De los múltiples significados de esta curiosa pieza poética es posible señalar dos direcciones; hay una respuesta serena a la máxima preocupación del Heidegger de los últimos años y se refiere a la técnica ‑o mejor, a la esencia de la técnica‑ como desvío probablemente aniquilador de las sociedades industriales, ya que la tecnología, creciendo no por voluntad humana sino impulsada por leyes propias, alcanza en nuestros días el peligro de determinar e instrumentalizar al hombre su creador.
El sendero del campo es también un medio; ha nacido de una modesta técnica campesina, pero sin embargo es capaz de ayudar al hombre sin destruir la naturaleza. Al contrario, vincula al hombre con la naturaleza, ambos sólo dos momentos del Ser.
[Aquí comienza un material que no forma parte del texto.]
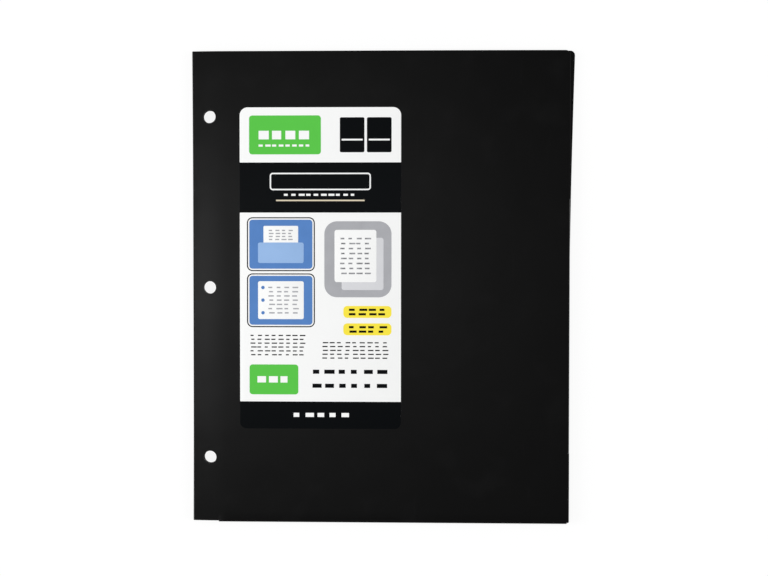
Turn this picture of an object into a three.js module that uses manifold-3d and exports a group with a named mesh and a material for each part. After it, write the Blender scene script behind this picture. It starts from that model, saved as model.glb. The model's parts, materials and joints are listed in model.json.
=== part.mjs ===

Es un medio que positivamente afirma la intimidad del hombre con su contorno sustentador.
El otro tema, brillantemente solucionado en dos líneas, apunta al tiempo: el del reloj del municipio y el de la campana de la iglesia, «pues ambos sostienen su propia relación con el tiempo y la temporalidad». Pero sólo la vieja campana del pueblo, después de sonar «casi con retardo» las once de la noche, cobija ese silencio que alcanza a los sacrificados, a los muertos antes de su tiempo natural por la trágica violencia de los hombres.
Para Beda Allemann, autor del conocido Holderlin y Heidegger (Ed. Fabril, Buenos Aires, 1965), el Feldweg es prueba, en su propio texto, del esfuerzo heideggeriano por «esclarecer la poesía a través de la palabra esencial»: las asociaciones poéticas giran en torno al centro del pensar, mediante palabras aisladas de un estricto curso narrativo, con un procedimiento semejante al del Holderlin de los grandes himnos: aislar rítmicamente la palabra más importante potenciándola en otro nivel de significación dentro del contexto.
Martin Heidegger, poco antes de morir, calificó su Sendero del campo como «una breve obra significativa» dentro de la totalidad de sus escritos.